Выбрать главу

В книге дан как бы полный лексикон труда и быта венгерского батрачества: будни и праздники, свадьбы и драки, стол и постель, любовь и смерть в пусте. Вплоть до особого языка примет, привилегий и обычаев, невнятных для постороннего, но одним движением, жестом объясняющих посвященному все. «Кто возьмет от пришедшего в дом шляпу: хозяин, хозяйка или их дочь — и куда положит: на сундук, на вешалку или на кровать? Уже по одному этому, — замечает Ийеш, — посетитель за минуту узнает столько, сколько на словах ему не узнать и за полгода».

Автор с такой силой душевного интереса рассказывает о тяжелейшем труде людей пусты, об их скудном отдыхе, что, хоть и не скрывает ничего и говорит голую правду, является желание побыть с ними в этой бедной радостями жизни — эффект настоящего искусства, требующего добровольной причастности.

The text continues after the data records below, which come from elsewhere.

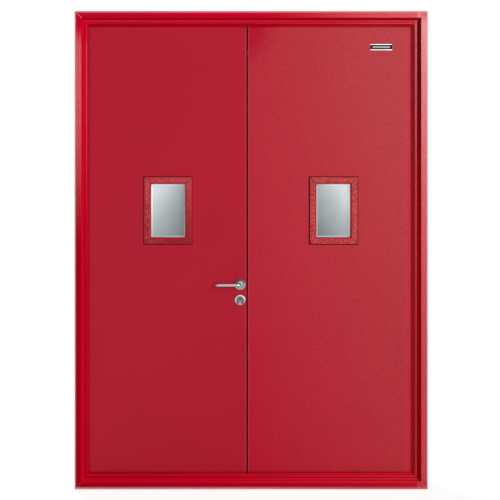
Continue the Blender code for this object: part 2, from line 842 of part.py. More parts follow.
def build_rose(name, outward, face_y, parent, finish):
    """The round rose that the lever's neck turns in."""
    rose = turned_y(name, facing(disc_profile(NECK_RADIUS + RUNNING), outward), closed=True)
    place(rose, (LOCK_X, face_y, LEVER_Z), parent, finish)


def build_escutcheon(name, outward, face_y, parent, finish):
    """The matching round plate over the cylinder, pierced to the cylinder's section."""
    profile = disc_profile(0.0)
    plate = turned_y(name, facing([(KEYWAY_WIDTH / 4, SEAT)] + profile[1:-1]
                                  + [(KEYWAY_WIDTH / 4, profile[-1][1])], outward))
    z = CYLINDER_Z - ESCUTCHEON_DROP
    place(plate, (LOCK_X, face_y, z), parent)
    reach = outward * (ROSE_THICKNESS + LEAF_CLEARANCE)
    low, high = sorted((face_y - reach, face_y + reach))
    cut(plate, cylinder_cutter(low, high))
    plate.data.materials.clear()
    plate.data.materials.append(finish)


def build_cylinder(parent, finish):
    """The lock cylinder, through the leaf from plate to plate, with a keyway at each end."""
    reach = LEAF_THICKNESS / 2 + SEAT + ROSE_THICKNESS - ROSE_DISH + CYLINDER_PROUD
    body = prism_y("lock_cylinder", cylinder_outline(), -reach, reach, smooth=ROUND_ANGLE)
    half_x, half_z = KEYWAY_WIDTH / 2, KEYWAY_HEIGHT / 2
    for outward in (-1, 1):
        low, high = sorted((outward * (reach - KEYWAY_DEPTH), outward * (reach + RUNNING)))
        cut(body, box("keyway", (-half_x, low, -half_z), (half_x, high, half_z)))
    place(body, (LOCK_X, LEAF_MID_Y, CYLINDER_Z), parent, finish)


def lever_stations():
    """Centre points, headings and radii of a lever: neck, collar, bar and return.

    Points are (towards the hinges, out from the leaf); a heading of 90 degrees
    points out from the leaf, and 0 along the bar.
    """
    neck_start = RUNNING
    neck_end = SEAT + ROSE_THICKNESS + RUNNING - ROSE_DISH
    collar_end = neck_end + COLLAR_LENGTH
    bar_out = LEVER_PROJECTION - LEVER_RADIUS
    return_x = LEVER_REACH - LEVER_RADIUS
    end_out = RETURN_CLEARANCE
    stations = [
        (0, neck_start, 90, NECK_RADIUS),
        (0, neck_end, 90, NECK_RADIUS),
        (0, neck_end + SEAT, 90, COLLAR_RADIUS),
        (0, collar_end - SEAT, 90, COLLAR_RADIUS),
        (0, collar_end, 90, COLLAR_RADIUS - SEAT),
        (0, collar_end + SEAT, 90, LEVER_RADIUS),
    ]
    for x, out in arc((LEVER_BEND, bar_out - LEVER_BEND), LEVER_BEND, 180, 90, BEND_SEGMENTS):
        heading = math.degrees(math.atan2(LEVER_BEND - x, out - bar_out + LEVER_BEND))
        stations.append((x, out, heading, LEVER_RADIUS))
    centre = (return_x - RETURN_BEND, bar_out - RETURN_BEND)
    for x, out in arc(centre, RETURN_BEND, 90, 0, BEND_SEGMENTS):
        heading = -math.degrees(math.atan2(x - centre[0], out - centre[1]))
        stations.append((x, out, heading, LEVER_RADIUS))
    stations.append((return_x, end_out + LEVER_END_RADIUS, -90, LEVER_RADIUS))
    stations.append((return_x, end_out + LEVER_END_RADIUS / 3, -90,
                     LEVER_RADIUS - LEVER_END_RADIUS / 3))
    stations.append((return_x, end_out, -90, LEVER_RADIUS - LEVER_END_RADIUS))
    return stations


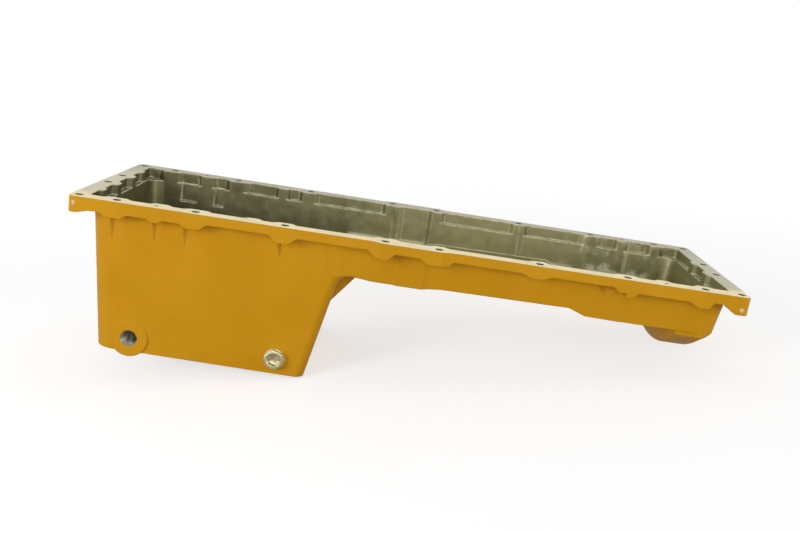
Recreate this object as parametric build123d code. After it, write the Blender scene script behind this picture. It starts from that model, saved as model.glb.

Повествование Ийеша по внешности просто, незатейливо, но задевает глубоко, и этому есть разгадка. «Описать духовный облик одного слоя народного» — вот задача писателя, а вовсе не добросовестная этнография и не семейная хроника, как может показаться поверхностному взгляду. Рассказчик страстно, истово стремится к самосознанию. «Усвоив в надлежащем порядке, на какое имя мне следует откликаться, кто мои родители и кто я сам, а именно: сын батраков, я узнал наконец, что я еще и венгр». В этих словах, как в свернутой пружине, постижение своего места в мире ребенком, подростком, юношей: личное, социальное и национальное самосознание.

Глубоко и издавна волнует Ийеша судьба венгерского народа с его легендарным кочевым прошлым, мучительной историей и сложившимся в череде тяжких поражений и ярких возрождений национальным характером. Писатель всегда помнит, что он венгр, и гордо несет это имя. Гордо, но без тени самодовольства или сентиментальности.

Как и в живом разговоре, Ийеш взрывает ровную описательность прозы парадоксальным рассуждением, ошеломляющим по искренности фактом. Он испытывает откровенное удовольствие, разбивая предрассудок, срамя привычный стереотип восприятия читателя «народной беллетристики».

Ийеш вымолвит между прочим, как само собой разумеющееся, что в пусте «крадут что ни попадя», и собственных родственников не исключит из числа людей, заимствующих барское добро без спроса. Он заметит, что люди в пусте движутся с особой медлительностью и относятся с «азиатским бесстрастием» к брани и понуканиям. Он предложит читателю оценить тот факт, что скуповатые друг с другом бедняки с большой охотой дарят господам подарки, отдавая даже семейные реликвии. И сколько таких парадоксов отметит, а недогадливому объяснит Ийеш! В самом деле: замедленность движений — реакция на непосильный труд, равнодушие к брани — привычка к ней, расточительное обжорство на свадьбах, которые играются так, «чтобы помнили», — след постоянной нищеты и хронического голода, богатые подарки господам — не скрытый ли бунт самолюбия? И даже то ужасное для сентиментального народника соображение, что люди пусты нечисты на руку, Ийеш спокойно оправдывает тем, что крадут-то люди ограбленные.

Соблазнительно было бы увидеть в людях пусты дух мятежа, но, к несчастью, в обыденной жизни они куда чаще ярые защитники авторитетов. Ийеш резко говорит о породе слуг, носящей в крови подобострастие. Даже будучи глубоко оскорбленными, они не теряют тона почтительности к господам. Автор приводит фразу из письма своего родственника: «Сейчас выяснилось, что его сиятельство подлый кобель, пес поганый». Каково? Пес поганый, а все же его сиятельство! Картину отношения к меняющимся владельцам «замка» дополнит у Ийеша саркастическая сцена посещения пусты вождями социалистов, которым батраки «с венгерской откровенностью» отвечали на их расспросы о жизни: «Очень хорошо, отлично, лучше некуда, ваше благородие». Эти люди, замечает автор, настолько привыкли понимать, чего от них хотят, что, введи у них даже тайное голосование, «никакими сюрпризами оно не грозит».

Зная пристрастие Ийеша к парадоксам, легко выстроить грубоватый силлогизм: нация — это пуста, а пуста — это рабы. Но боже избави принять такое умозаключение за исповедание веры автора.